### YOUR GOAL:
In the data below, find every line that has the string "starting", and copy it.

### DATA TO PROCESS:
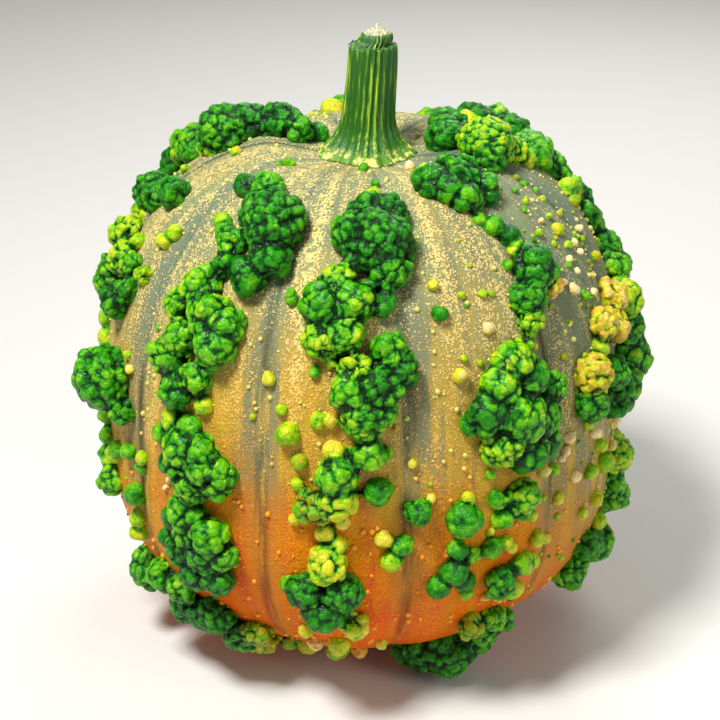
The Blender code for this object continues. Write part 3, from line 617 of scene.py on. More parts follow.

* * *

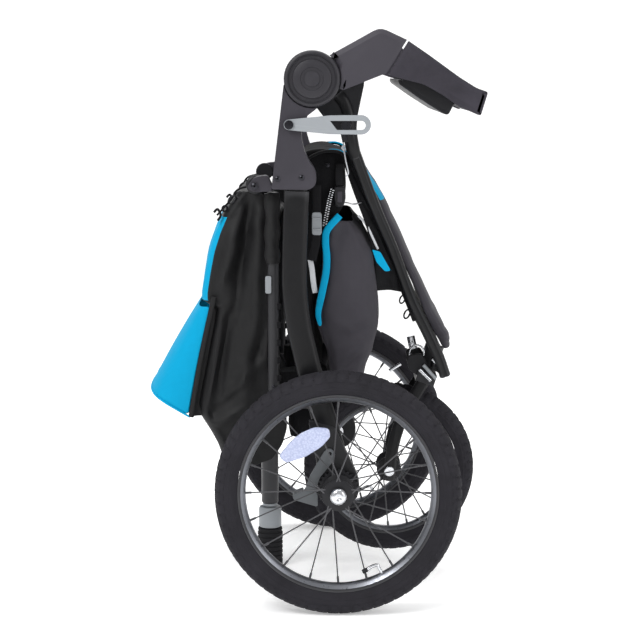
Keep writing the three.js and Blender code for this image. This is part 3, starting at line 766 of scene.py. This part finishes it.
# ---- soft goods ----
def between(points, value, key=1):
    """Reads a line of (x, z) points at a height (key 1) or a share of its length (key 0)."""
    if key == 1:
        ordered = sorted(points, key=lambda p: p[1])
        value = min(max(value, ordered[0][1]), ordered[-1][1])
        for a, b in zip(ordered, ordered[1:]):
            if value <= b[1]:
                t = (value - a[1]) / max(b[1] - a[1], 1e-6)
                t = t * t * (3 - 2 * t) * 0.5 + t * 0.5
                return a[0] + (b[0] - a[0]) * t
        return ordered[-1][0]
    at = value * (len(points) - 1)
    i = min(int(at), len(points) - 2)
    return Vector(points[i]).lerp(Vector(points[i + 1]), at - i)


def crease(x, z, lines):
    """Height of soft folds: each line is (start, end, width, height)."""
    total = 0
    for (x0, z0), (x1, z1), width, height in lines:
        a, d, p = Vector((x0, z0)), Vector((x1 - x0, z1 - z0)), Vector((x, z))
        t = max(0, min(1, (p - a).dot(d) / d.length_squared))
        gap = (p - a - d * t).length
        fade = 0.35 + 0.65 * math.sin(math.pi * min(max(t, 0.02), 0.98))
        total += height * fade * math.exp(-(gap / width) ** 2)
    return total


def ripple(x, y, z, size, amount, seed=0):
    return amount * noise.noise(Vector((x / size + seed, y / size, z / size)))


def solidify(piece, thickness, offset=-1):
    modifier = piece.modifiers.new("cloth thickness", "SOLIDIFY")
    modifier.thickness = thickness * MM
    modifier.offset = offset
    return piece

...

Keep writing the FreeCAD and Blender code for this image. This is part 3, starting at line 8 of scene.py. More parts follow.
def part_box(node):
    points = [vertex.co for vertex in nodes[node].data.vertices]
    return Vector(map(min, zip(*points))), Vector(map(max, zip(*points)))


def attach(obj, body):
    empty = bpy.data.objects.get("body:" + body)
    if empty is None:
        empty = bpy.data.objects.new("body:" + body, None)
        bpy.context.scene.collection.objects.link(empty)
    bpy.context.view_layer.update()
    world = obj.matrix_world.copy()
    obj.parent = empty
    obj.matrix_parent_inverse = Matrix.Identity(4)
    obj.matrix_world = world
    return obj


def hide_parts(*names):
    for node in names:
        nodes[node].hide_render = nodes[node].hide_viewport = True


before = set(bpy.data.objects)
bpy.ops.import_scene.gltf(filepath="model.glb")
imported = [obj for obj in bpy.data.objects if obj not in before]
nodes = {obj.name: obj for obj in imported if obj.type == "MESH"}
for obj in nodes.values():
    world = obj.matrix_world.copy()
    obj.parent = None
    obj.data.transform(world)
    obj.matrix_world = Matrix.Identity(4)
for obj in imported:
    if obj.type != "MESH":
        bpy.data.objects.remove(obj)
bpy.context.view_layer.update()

### REPLY:
Keep writing the three.js and Blender code for this image. This is part 3, starting at line 766 of scene.py. This part finishes it.
Keep writing the FreeCAD and Blender code for this image. This is part 3, starting at line 8 of scene.py. More parts follow.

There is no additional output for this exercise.